OAT: Object-Level Attention Transformer for Gaze Scanpath Prediction
Yini Fang, Jingling Yu, Haozheng Zhang, Ralf van der Lans, Bertram Shi
TL;DR
This work tackles gaze scanpath prediction in cluttered visual scenes by shifting from pixel-level saliency to object-level attention. It introduces the Object Attention Transformer (OAT), an encoder–decoder transformer that embeds objects, includes the target as a token in the encoder, and uses a memory-enabled cross-attention object attention module to predict the next fixated object. Key innovations include a distance-based 2D positional encoding and an object-centric attention mechanism that scales to varying scene sizes and target objects, enabling accurate sequence modeling of gaze. Evaluated on the Amazon book cover dataset and a collected yogurt/wine dataset, OAT achieves state-of-the-art alignment with human scanpaths and demonstrates strong generalization, supported by a novel behavioural-based metric and comprehensive ablations.
Abstract
Visual search is important in our daily life. The efficient allocation of visual attention is critical to effectively complete visual search tasks. Prior research has predominantly modelled the spatial allocation of visual attention in images at the pixel level, e.g. using a saliency map. However, emerging evidence shows that visual attention is guided by objects rather than pixel intensities. This paper introduces the Object-level Attention Transformer (OAT), which predicts human scanpaths as they search for a target object within a cluttered scene of distractors. OAT uses an encoder-decoder architecture. The encoder captures information about the position and appearance of the objects within an image and about the target. The decoder predicts the gaze scanpath as a sequence of object fixations, by integrating output features from both the encoder and decoder.

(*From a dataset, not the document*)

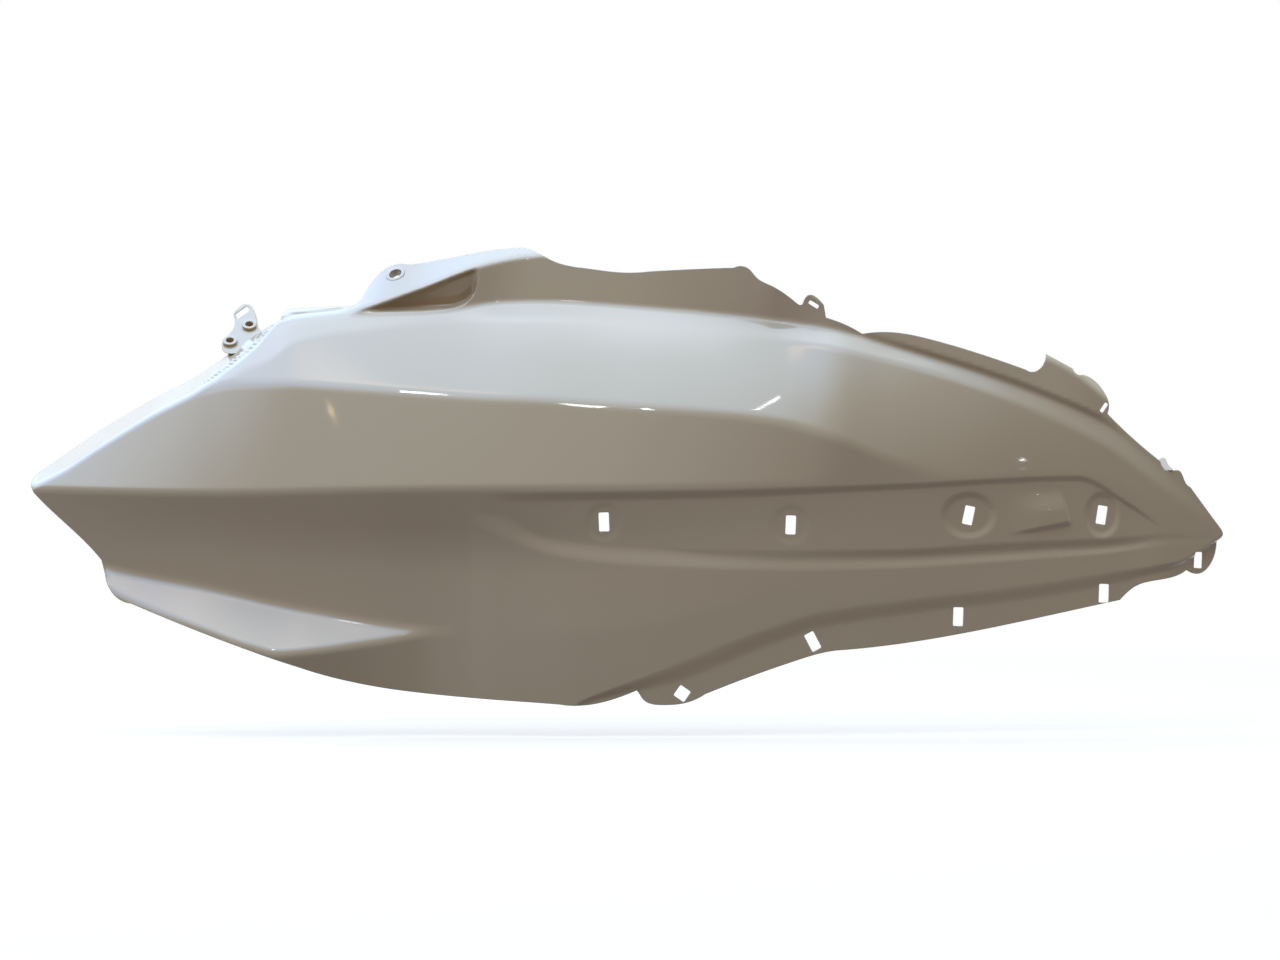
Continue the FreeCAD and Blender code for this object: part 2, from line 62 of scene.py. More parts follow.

We also propose a new positional encoding that better reflects spatial relationships between objects. We evaluated OAT on the Amazon book cover dataset and a new dataset for visual search that we collected. OAT's predicted gaze scanpaths align more closely with human gaze patterns, compared to predictions by algorithms based on spatial attention on both established metrics and a novel behavioural-based metric. Our results demonstrate the generalization ability of OAT, as it accurately predicts human scanpaths for unseen layouts and target objects.